Thursday, September 07, 2006

Preface (bio)

My reason for putting down on paper my memoirs would not be any different from most who write their autobiographies. The fear that with the onset of old age one will begin to forget. So, I now must hurry.

If life can be represented on a cyclorama where all things that have happened in our stay on earth are flashed on like a collage, the best of us would have spectacular and gigantic layouts with brilliant and vibrant colors splashed and splattered like a Pollock canvas while others would be framed in small spaces with less colors…even monochromatic for some. Regardless of the dimensions, strokes and play of colors each person’s layout is a unique composition unto itself, not to be judged by anyone or by any convention. The writing of memoirs is an attempt to preserve this composition, an abstract self-portrait, as it were.

There is a sense of urgency here…a race against the dimming of the light. Remembrance of things past become more difficult as your mental faculties become less able to recapture the lucidity of the images, the resonance of the names, the heat of emotions and the bouquet of tender moments. The first few things that go into oblivion are names and faces, then trivial slices of life and later on wholesale deletion of events and finally, in senility, all that is left is a blinding white cyclorama. Realizing that I am at the early stages of wear out and, that, faces and names quickly go, I tried to create a list of names of people I have ever encountered. Names are wonderful aide memoires. They trigger off a wide gamut of emotions ranging from love, respect and affection to loathing and disgust. Names evoke exciting times, fearsome events, loving moments and humorous encounters. My life story is Anyman’s. It does not have much drama, pathos and cannot account for heroic deeds and achievements of epic proportions that would be of interest to most…but no matter it is my story.

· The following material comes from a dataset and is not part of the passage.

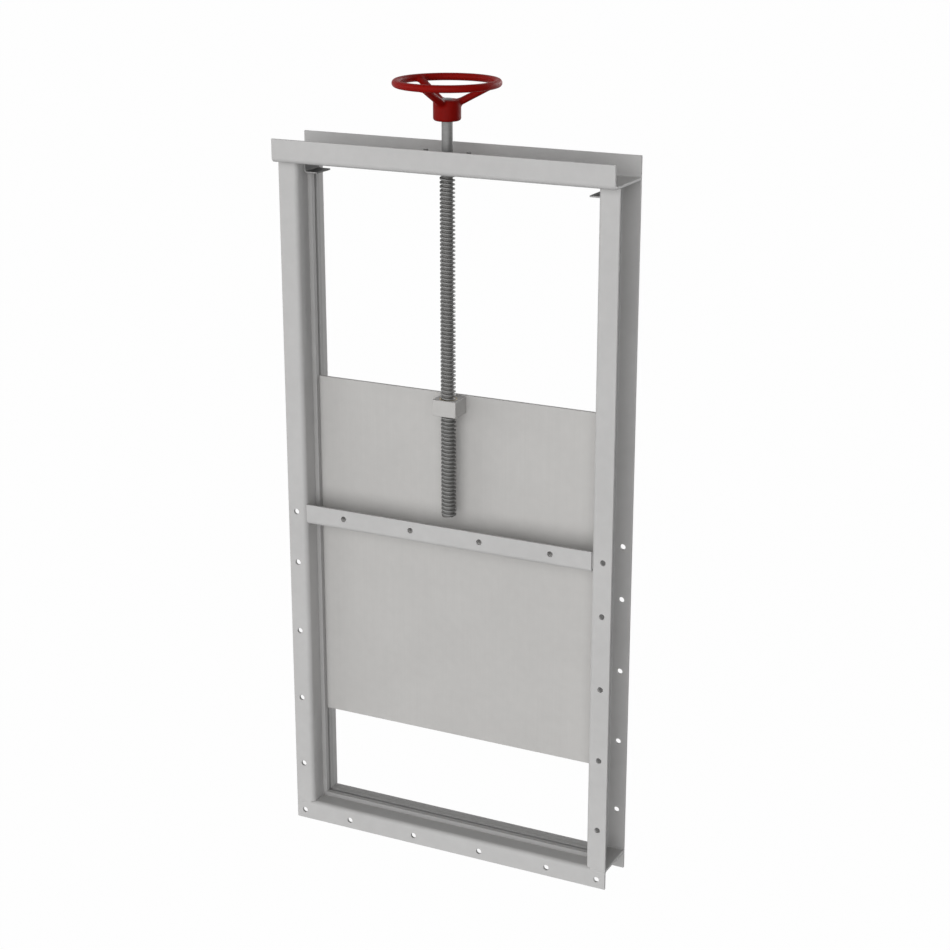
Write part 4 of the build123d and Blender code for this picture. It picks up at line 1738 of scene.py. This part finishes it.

A measure of a full life would be in how motley the wayfarers’ crowd was who have traveled the same path at some time in one’s sojourn. There were some who strode with me briefly, and others much longer. Although parting at some junction to go to separate destinations, the chance encounters have made the journey much more interesting and enjoyable in some.
I have enjoyed the long strides taken with distinguished men as much as I did tramping along with common pedestrians and drifters.